The three Supabase endpoints
In the Supabase dashboard, Project Settings → Database → Connection string shows three options:
| Endpoint | Port | What it is | Use it for Mycorr? |
|---|---|---|---|
| Direct connection | 5432 | Talks straight to Postgres. IPv6-only on the free / Pro plan unless you have the IPv4 add-on. | Only if you have the IPv4 add-on, or if your network has IPv6. |
| Session Pooler | 5432 | Supavisor in session mode — looks like a normal Postgres connection, IPv4-reachable. | Yes — recommended. |
| Transaction Pooler | 6543 | Supavisor in transaction mode.
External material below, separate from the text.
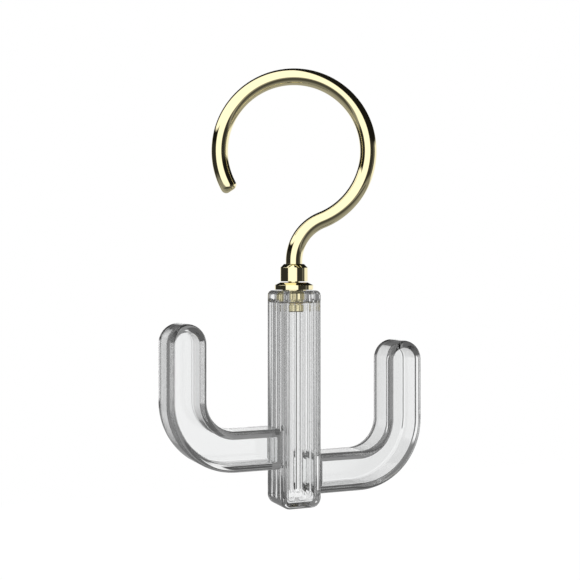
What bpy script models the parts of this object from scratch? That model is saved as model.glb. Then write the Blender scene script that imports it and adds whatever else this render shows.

One server connection is multiplexed across many clients per transaction. | Works, but session mode is simpler. |
Why Session Pooler is recommended
- IPv4 by default, so it works from Mycorr's network without any add-ons.
- Behaves like a regular Postgres connection — no transaction-mode pitfalls.
- Same TLS guarantees as the direct connection.
If you specifically want transaction-pooler semantics (e.g. because
that's how the rest of your stack connects), the Transaction Pooler on
port 6543 also works — Mycorr disables named prepared statements so
the typical prepared statement "sqlx_s_1" already exists collision
doesn't occur.
Finding the connection details
In the Supabase dashboard:
-
Go to Project Settings → Database → Connection string.
-
Choose the Session pooler tab.
-
Copy the URI. It looks like:
postgresql://postgres.abcdefghijklmnop:<password>@aws-0-eu-west-1.pooler.supabase.com:5432/postgres -
Parse it into the Mycorr form fields:
Mycorr field From the URI Host aws-0-eu-west-1.pooler.supabase.com(your region differs)Port 5432Database postgresUsername postgres.abcdefghijklmnop(note the dot-suffix — that's your project ref)Password your project database password
The postgres.<project-ref> username format is mandatory on the pooler
endpoints — the project ref tells Supavisor which project to route to.
Setting it up
- Go to Settings → Connections → New Connection in Mycorr.
- Pick Supabase.
- Fill in the fields you parsed from the connection string above.
- Leave Require encrypted connection on (Supabase requires TLS).
- Test & save.
The form is identical to the PostgreSQL one — pick Supabase so the connection is tagged correctly in your list and displays with the Supabase icon.
SSL / TLS
Supabase's pooler endpoints present certificates signed by a public CA,
so Mycorr's default verify-full mode works out of the box — no custom
CA certificate needed.
Permissions
Out of the box, Mycorr will connect as the postgres superuser through
the pooler. That's fine for reading, but it's broader access than
necessary. To follow least-privilege:
-- Run this in the Supabase SQL editor (Project → SQL Editor).
CREATE ROLE mycorr_reader WITH LOGIN PASSWORD '<strong-random-password>';
GRANT USAGE ON SCHEMA public TO mycorr_reader;
GRANT SELECT ON ALL TABLES IN SCHEMA public TO mycorr_reader;
ALTER DEFAULT PRIVILEGES IN SCHEMA public
GRANT SELECT ON TABLES TO mycorr_reader;
Then use mycorr_reader.<project-ref> as the username in the pooler
URL (the dot-suffix is still required for pooler routing).
If you use Supabase's Row-Level Security, remember that policies
are evaluated against the connecting role — mycorr_reader will see
exactly what your policies allow that role to see.
Importing data
Same as any Postgres connection — see Postgres → Importing data.
Troubleshooting
| Error | Likely cause | Fix |
|---|---|---|
connection refused / failed to lookup address on port 5432 | You used the direct connection string and your network has no IPv6 | Switch to the Session pooler string (still port 5432) |
password authentication failed | Wrong password — most often, you used your Supabase login password instead of the database password | Project Settings → Database → Reset database password, copy the new one |
Tenant or user not found | Username is missing the .<project-ref> suffix on a pooler endpoint | Use postgres.<project-ref> (or <your-role>.<project-ref>) |
SSL error: certificate verify failed | Stale or self-managed CA bundle on your end | Leave Custom CA certificate blank — Supabase's public CA is in the standard trust store |
prepared statement "..." already exists | You're on the transaction pooler (port 6543) and Mycorr's auto-disable of named statements didn't take effect | Switch to the session pooler (port 5432), or contact support |
Revoking
Two ways:
- In Mycorr: Settings → Connections → click the row → Delete.
- In Supabase: rotate the database password (Project Settings → Database → Reset database password) or drop the dedicated role. The Mycorr connection will start failing on the next refresh.
Used by
- Table imports from your Supabase project, browseable inside any Model's Import panel.